The number of bowel movements you have in a day depends on a lot of factors, from how much you exercise in a day, to how many meals you had, your age, gender, and health status. Of course, there’s isn’t a specific number of bowel movements a person should have, but it’s definitely not normal to go three or fewer times per week.
Also, constipation can affect bowel movements, making them not only infrequent but also difficult to overcome. This can lead to excessive straining and time spent on the toilet. If you want to avoid these situations as much as possible, try adopting these daily habits that promote healthy bowel movement:
- Be more active – If you want to keep your bowels moving, you need to keep your body moving as well. By doing regular physical activity, you can prevent constipation. Overtraining can also cause bowel symptoms like flatulence and loose poops in some people, but those cases are rare.

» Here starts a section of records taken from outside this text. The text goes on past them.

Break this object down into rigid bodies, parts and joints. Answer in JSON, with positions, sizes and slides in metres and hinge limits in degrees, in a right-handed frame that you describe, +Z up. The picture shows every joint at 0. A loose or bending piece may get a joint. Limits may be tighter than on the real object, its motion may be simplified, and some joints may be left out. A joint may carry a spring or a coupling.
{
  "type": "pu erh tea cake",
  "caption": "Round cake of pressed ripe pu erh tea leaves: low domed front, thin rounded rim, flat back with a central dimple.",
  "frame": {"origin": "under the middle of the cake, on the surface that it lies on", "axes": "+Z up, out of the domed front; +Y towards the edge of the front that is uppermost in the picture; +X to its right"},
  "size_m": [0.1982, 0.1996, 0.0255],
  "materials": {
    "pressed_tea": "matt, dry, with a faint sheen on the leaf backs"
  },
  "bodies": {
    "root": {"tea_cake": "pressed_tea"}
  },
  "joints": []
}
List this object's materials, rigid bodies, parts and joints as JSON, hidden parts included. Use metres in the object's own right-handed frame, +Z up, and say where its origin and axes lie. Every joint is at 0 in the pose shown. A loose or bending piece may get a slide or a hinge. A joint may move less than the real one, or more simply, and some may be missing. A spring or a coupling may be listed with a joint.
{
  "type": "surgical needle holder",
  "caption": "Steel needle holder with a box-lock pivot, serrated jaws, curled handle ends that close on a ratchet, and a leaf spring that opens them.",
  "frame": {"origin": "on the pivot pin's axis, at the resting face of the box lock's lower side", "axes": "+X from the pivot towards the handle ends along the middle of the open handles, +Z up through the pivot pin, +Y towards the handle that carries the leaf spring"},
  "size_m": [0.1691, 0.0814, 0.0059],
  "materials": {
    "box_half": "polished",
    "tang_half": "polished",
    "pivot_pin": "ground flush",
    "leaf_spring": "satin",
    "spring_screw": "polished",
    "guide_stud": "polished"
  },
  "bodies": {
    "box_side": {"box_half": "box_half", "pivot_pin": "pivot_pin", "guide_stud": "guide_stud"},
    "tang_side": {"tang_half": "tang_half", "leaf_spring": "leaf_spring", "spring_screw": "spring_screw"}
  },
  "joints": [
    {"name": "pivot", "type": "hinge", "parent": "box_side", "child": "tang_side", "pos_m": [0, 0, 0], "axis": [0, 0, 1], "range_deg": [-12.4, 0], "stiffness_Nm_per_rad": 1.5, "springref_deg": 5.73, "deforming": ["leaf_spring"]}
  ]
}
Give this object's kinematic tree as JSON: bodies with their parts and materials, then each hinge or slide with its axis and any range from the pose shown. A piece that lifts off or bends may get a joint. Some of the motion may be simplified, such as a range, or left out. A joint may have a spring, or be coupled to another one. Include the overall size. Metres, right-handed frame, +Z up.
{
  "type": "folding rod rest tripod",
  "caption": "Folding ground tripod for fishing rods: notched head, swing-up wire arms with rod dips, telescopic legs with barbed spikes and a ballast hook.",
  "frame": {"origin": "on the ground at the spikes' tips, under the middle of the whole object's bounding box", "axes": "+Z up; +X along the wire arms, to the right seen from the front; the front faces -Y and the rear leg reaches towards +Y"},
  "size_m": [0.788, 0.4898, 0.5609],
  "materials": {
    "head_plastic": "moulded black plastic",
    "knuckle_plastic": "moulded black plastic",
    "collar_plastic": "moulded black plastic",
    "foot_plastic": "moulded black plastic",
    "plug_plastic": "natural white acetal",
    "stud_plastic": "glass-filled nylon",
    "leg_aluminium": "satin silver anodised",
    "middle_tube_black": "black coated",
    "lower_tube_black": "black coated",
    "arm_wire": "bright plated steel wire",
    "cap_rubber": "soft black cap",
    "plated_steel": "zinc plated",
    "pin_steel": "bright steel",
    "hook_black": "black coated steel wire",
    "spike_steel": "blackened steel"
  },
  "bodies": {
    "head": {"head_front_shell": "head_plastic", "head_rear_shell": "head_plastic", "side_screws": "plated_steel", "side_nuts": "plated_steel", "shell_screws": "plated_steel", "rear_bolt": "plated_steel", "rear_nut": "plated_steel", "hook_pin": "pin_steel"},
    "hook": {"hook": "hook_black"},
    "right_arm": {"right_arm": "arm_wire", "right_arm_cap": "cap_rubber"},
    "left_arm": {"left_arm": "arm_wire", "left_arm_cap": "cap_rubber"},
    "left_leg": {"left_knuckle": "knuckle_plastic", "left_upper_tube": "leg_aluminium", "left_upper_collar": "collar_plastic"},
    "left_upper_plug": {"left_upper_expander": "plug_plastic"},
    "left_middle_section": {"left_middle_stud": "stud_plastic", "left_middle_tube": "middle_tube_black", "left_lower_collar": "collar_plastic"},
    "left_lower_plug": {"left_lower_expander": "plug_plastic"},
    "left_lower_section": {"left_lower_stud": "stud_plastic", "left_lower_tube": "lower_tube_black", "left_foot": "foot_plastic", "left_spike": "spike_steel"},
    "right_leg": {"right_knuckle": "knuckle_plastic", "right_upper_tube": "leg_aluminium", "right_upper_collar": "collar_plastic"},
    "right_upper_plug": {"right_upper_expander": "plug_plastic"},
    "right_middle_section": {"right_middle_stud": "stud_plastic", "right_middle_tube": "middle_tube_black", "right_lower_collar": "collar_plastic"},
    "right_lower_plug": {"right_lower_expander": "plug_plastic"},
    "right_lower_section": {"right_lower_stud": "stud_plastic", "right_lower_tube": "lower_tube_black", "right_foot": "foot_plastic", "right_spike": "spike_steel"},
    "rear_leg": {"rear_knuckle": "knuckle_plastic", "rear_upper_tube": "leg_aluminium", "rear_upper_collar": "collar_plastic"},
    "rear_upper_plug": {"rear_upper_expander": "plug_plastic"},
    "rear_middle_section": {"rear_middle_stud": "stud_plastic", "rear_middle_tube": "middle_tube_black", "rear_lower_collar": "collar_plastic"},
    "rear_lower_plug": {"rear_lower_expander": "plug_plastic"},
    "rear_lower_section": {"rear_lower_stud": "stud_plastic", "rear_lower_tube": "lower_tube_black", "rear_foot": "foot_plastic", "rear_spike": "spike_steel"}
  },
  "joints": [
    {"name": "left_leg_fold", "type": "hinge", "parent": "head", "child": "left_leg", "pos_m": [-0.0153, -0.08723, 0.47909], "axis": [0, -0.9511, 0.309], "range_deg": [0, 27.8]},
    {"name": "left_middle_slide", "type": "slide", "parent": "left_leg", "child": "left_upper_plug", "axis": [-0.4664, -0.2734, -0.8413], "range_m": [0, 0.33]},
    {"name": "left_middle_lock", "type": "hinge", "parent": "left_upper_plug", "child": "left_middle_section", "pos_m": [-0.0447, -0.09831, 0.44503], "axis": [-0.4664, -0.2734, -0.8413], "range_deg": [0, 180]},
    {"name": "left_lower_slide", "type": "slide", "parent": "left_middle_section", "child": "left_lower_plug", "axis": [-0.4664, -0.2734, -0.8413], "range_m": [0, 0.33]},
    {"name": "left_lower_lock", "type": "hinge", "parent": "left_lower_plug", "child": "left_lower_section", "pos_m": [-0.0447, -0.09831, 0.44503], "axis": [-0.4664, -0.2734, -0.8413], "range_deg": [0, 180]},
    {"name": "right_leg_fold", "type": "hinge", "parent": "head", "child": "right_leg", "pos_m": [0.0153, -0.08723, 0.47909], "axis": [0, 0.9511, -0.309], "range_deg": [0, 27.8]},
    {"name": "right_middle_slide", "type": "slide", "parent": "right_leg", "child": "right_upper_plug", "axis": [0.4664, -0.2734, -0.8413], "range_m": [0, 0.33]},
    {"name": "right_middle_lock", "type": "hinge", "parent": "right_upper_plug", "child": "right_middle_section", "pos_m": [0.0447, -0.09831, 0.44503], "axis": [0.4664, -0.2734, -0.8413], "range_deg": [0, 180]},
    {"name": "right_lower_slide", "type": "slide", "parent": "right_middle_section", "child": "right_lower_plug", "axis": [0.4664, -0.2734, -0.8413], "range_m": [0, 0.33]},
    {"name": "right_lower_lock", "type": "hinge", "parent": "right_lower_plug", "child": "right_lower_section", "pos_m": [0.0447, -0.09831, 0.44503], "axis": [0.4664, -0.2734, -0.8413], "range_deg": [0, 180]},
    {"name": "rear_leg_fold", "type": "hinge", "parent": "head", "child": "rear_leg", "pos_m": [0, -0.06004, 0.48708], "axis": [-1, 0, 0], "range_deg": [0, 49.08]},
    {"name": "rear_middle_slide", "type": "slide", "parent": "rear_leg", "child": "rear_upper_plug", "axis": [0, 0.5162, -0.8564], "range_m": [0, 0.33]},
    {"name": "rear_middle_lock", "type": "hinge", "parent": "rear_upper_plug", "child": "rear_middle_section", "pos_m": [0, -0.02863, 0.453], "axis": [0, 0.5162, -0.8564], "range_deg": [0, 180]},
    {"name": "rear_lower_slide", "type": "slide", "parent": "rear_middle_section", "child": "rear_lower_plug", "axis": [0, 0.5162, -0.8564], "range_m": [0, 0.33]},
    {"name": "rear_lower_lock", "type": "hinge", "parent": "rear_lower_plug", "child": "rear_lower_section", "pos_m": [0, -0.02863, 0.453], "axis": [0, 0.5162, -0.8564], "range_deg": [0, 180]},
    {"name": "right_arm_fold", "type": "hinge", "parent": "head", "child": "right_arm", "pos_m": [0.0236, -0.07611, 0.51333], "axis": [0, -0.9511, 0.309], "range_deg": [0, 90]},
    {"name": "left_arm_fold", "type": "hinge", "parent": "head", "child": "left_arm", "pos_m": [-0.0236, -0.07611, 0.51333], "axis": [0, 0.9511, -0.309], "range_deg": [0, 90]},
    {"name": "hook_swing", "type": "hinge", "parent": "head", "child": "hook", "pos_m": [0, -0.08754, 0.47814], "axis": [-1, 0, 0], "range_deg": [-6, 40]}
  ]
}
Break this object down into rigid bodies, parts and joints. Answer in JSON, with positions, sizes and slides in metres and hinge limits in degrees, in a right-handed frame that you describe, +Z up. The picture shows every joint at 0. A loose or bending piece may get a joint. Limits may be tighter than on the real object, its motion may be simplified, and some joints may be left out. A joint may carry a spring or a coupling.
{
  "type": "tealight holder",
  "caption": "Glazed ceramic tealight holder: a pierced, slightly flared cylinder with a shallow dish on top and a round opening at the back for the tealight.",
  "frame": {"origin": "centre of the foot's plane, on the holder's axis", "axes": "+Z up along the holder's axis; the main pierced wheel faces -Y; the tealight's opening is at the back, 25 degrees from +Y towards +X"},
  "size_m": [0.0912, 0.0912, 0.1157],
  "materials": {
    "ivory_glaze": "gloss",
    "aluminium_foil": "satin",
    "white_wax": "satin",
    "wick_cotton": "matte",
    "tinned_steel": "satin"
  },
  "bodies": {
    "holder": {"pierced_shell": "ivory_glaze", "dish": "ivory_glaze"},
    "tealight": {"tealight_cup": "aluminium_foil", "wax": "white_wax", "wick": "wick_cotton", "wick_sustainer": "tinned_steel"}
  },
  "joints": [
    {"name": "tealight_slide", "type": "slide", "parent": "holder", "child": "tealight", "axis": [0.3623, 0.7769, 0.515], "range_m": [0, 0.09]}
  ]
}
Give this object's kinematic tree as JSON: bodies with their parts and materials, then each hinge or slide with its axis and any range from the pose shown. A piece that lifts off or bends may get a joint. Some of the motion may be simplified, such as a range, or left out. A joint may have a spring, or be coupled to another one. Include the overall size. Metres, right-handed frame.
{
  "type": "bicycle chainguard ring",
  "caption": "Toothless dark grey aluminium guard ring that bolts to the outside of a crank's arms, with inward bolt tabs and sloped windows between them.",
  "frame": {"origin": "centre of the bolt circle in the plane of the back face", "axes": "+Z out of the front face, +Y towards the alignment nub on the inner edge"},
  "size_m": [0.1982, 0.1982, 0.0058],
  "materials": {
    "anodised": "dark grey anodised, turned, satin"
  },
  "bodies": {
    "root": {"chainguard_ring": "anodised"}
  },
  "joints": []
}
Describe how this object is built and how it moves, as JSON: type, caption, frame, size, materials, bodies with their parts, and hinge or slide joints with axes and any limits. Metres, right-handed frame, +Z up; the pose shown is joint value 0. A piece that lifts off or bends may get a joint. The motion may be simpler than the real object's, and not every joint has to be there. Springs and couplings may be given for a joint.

- Boost your microbiome – If you didn’t know by now, you share your gastrointestinal tract with about 100 trillion microbes. Scary, you might think. But in reality, that’s a very good thing, because a diverse ecosystem keeps you healthy. While some people take probiotic supplements to promote healthy bacteria, you’re more likely to encourage a diverse population, if you eat a variety of fiber-rich foods.
- Encourage containment – Leakage of stool can be prevented. What you need to do is to make some dietary changes and add more bulky fiber. But if the problem is caused by overstretched and weak muscles, a physiotherapist will show you some pelvic floor exercises to strengthen them.
- Keep calm – Watch out, because the level of stress can affect your poops. The gut basically has its own mind, and it’s connected to a million nerve cells that make up the enteric nervous system – which sends signals to the brain, and vice-versa. So, if you’re anxious, your stool will be as well. There are many psychological strategies to reduce stress, strategies that were specifically customized for people who suffer from irritable bowel syndrome (IBS). Their brains are more sensitive to gut discomfort, and it’s even worse when they’re under stress.
- Take into consideration hormonal shifts – Another factor that might affect your gut is hormone fluctuations. Just for your own knowledge, premenopausal women who are not taking their birth control can get constipation or diarrhea, depending on where they are in their monthly cycle. While both men and women can have hormonal shifts as we get older, our microbiome can lose its diversity and robustness. These bacterial changes can weaken immunity and lower protection against the cognitive effects of aging.
- Look after adverse effects – There are many drugs that list diarrhea or constipation on their potential side effects. So be careful and read the prescription of any medicine before taking it.
- Try to keep it natural – If you suffer from constipation and you don’t know what to do about it, consider increasing your fluid and fiber intake, before resorting to laxatives. If this doesn’t work, laxatives might be necessary, like psyllium supplementation, stool softeners or polyethene glycol. Of course, everyone wants to avoid using for too long some agents that can damage the colon, like senna products. Senna is made from the leaves and fruit of a plant and can stimulate your bowel activity. But if you use it too much, it can prevent your system from doing its job naturally.